Home > Uncategorized > Sime Darby to invest US$3.1 billion in Liberia

Sime Darby to invest US$3.1 billion in Liberia

MONROVIA (Liberia): Sime Darby Bhd expects to invest as much as US$3.1 billion (RM9.3 billion) in its Liberian estates until 2025, chairman Tun Musa Hitam said.

Musa said since Sime Darby Plantation Liberia Inc’s (SDPLI) entry into Liberia two years ago, it had shown that it is serious in being part of the community where the estates are located.

Thus far, SDPLI had rebuilt 15 schools, stocking them up with new furniture as well as paying the teachers’ salaries.

It had also refurbished three new school buses to ferry the children to the schools within its estates. SDPLI has purchased an ambulance unit and expanded the sick wards at the hospital ground within its estates.

“We’re here for the long haul and we believe the win-win approach is the best way to do business with our partners here. After all, the oil palm is proven to be a crop of peace and prosperity,” Musa said.

Also present was Sime Darby Plantation senior vice president I of agribusiness division Helmy Othman Basha. He said SDPLI had already established four plots of nurseries that will generate 780,000 seedlings. This will kick-start the first planting of 5,200ha at Grand Cape Mount County.

“For the next 15 years, we’re scheduled to invest in infrastructure like roads, bridges, electricity and piped water. We’ll also put up the mills,” he said.

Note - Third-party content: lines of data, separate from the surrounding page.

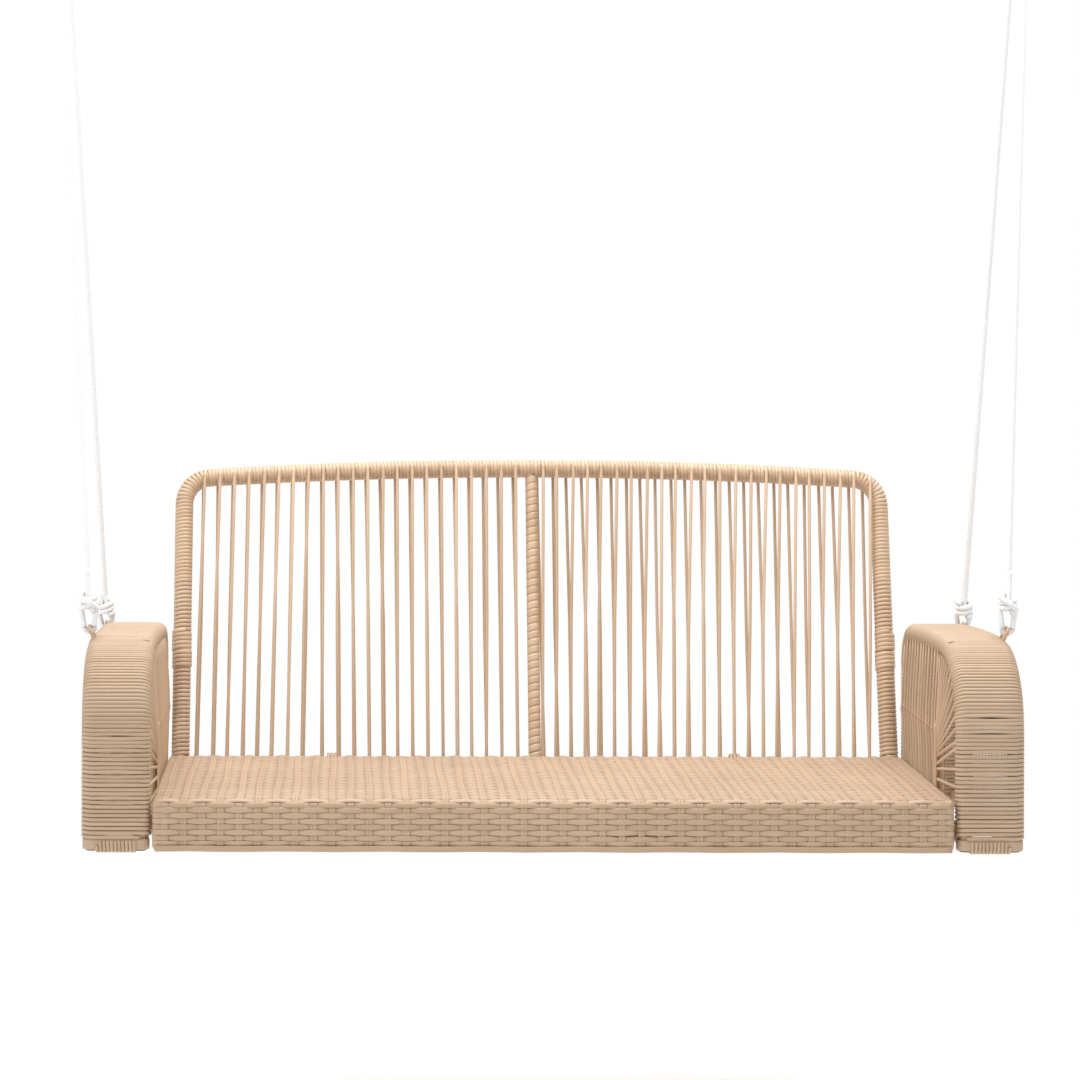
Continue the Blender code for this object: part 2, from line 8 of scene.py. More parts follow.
import bpy
import numpy as np
from bpy.props import FloatProperty, FloatVectorProperty, IntProperty, PointerProperty
from bpy.types import Operator, Panel, PropertyGroup
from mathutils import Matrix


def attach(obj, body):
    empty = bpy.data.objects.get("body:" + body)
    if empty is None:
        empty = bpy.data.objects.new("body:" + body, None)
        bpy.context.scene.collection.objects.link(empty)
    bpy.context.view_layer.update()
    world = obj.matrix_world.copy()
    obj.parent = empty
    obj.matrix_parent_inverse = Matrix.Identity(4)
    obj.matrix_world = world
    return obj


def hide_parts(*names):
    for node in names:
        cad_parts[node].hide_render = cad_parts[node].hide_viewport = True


bl_info = {
    "name": "Woven Porch Swing",
    "version": (1, 0, 0),
    "blender": (4, 5, 0),
    "location": "View3D > Sidebar > Porch Swing",
    "description": "Ropes, wound arms, woven seat and strung backrest of a two-seat porch swing",
    "category": "Object",
}

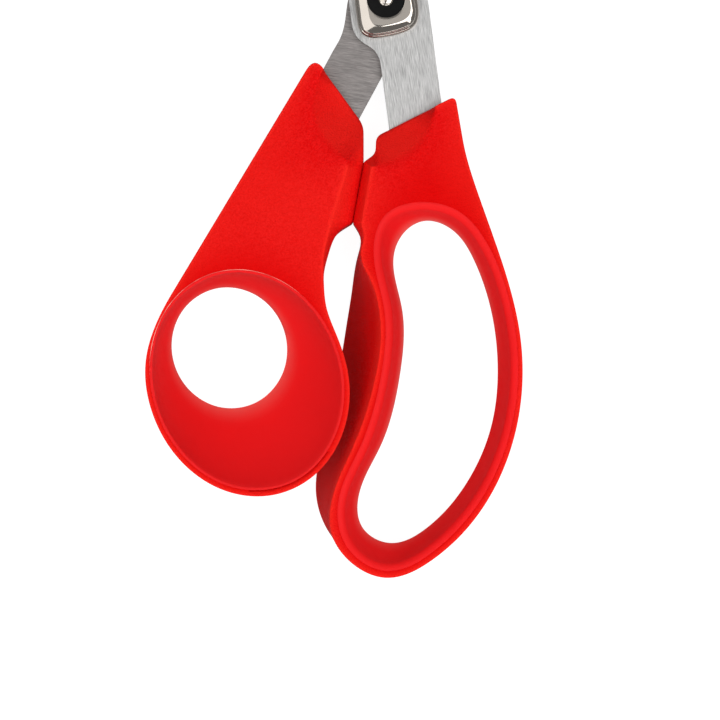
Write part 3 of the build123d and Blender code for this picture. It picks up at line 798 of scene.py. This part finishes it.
def liner_mesh(name, boundary, waist, rear_rim, rear_boundary, waist_depth,
               bow, lip, drop, glow, fade, pale_side=(0.0, 0.0)):
    """One gel liner: rounded front lip, inner wall down to the waist, flare to the rear.
    bow is how far the wall hollows, lip and drop how far in and how far down the rounding of the
    front lip goes, glow how pale that lip is, and fade where the wall starts to pale towards the
    waist. This paleness is painted light, a glow of light coming through the thin gel. The sides of
    the loop that face away from pale_side pale less."""
    z_waist = Z_FRONT - waist_depth
    rails = [
        lift(boundary, Z_FRONT - GEL_GROOVE),
        lift(inward(boundary, GEL_LAND / 2), Z_FRONT - GEL_GROOVE * LAND_SINK),
    ]
    # thin collects, rail by rail, how pale the painted glow of light through the gel makes it
    thin = [0.0, PALE_LAND]
    for i in range(LIP_STEPS + 1):
        a = LIP_TURN * i / LIP_STEPS
        into, down = sin(a) / sin(LIP_TURN), (1 - cos(a)) / (1 - cos(LIP_TURN))
        ring = inward(boundary, GEL_LAND + lip * into * LIP_SPAN)
        rails.append(lift(ring, Z_FRONT - drop * down))
        thin.append(glow * into * (1 - GLOW_FADE * i / LIP_STEPS) + PALE_LIP)
    wall = inward(boundary, GEL_LAND + lip)
    for t in np.arange(1, WALL_STEPS + 1) / WALL_STEPS:
        ring = wall + (waist - wall) * t
        swell = bow * 4 * t * (1 - t)
        rails.append(lift(inward(ring, -swell), Z_FRONT - drop - (waist_depth - drop) * t))
        thin.append(PALE_WAIST * max(0.0, (t - fade) / (1 - fade)) ** 2)
    for t in np.arange(1, FLARE_STEPS + 1) / FLARE_STEPS:
        eased = t * t * (FLARE_START - (FLARE_START - 1) * t)
        rails.append(lift(waist + (rear_rim - waist) * eased, z_waist + (Z_REAR - z_waist) * t))
        thin.append(PALE_FLARE * (1 - t) ** 2 + PALE_REAR)
    rails.append(lift(rear_boundary, Z_REAR))
    thin.append(PALE_REAR)
    obj = skin(name, rails)
    away = boundary - boundary.mean(axis=0)
    away /= np.linalg.norm(away, axis=1)[:, None]
    share = np.clip(GEL_PALENESS + away @ np.array(pale_side), 0, 1)
    values = nearest_values(points_of(obj), np.concatenate(rails), np.outer(thin, share).ravel())
    point_value(obj, "thin_edge", values)
    return obj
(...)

Yesterday, in a briefing, he explained to visiting Malaysian reporters that, by 2025, SDPLI intends to plant up to 170,000ha with oil palms across four counties namely Grand Cape Mount, Bomi, Bong and Gbarpolu.

Helmy said Sime Darby, a firm believer in good agriculture practice, will undertake social and environmental impact assessments before any development begins. For example, it will maintain riparian buffer zones between water bodies and planted areas.

By 2015, the group will start to put up 15 mills; each mill for every 10,000ha. These mills, while extracting crude palm oil and fueled by biomass, are self sustaining. This is because they will able to generate steam and electricity for use within the estates.

“Each of the 90-tonne an hour mill is budgeted to cost around RM90 million because of costlier building materials and logistics here,” he said.

By 2035, SDPLI should be fully-operational. “We estimate that our operations here will create and support 35,000 jobs. There will also be spillover impacts in uplifting the livelihoods of surrounding communities of the estates,” he said.

He explained that under the Liberian government’s concession to develop 220,000ha until 2072, SDPLI is required to work with smallholders to plant up another 44,000ha under an Outgrowers Scheme.

 “This scheme is to help smallholders and surrounding communities, a programme similar to Felda that has tremendous multiplier effect on the local economy. Here, we will provide management expertise while the Liberian government accord financing to the smallholders.”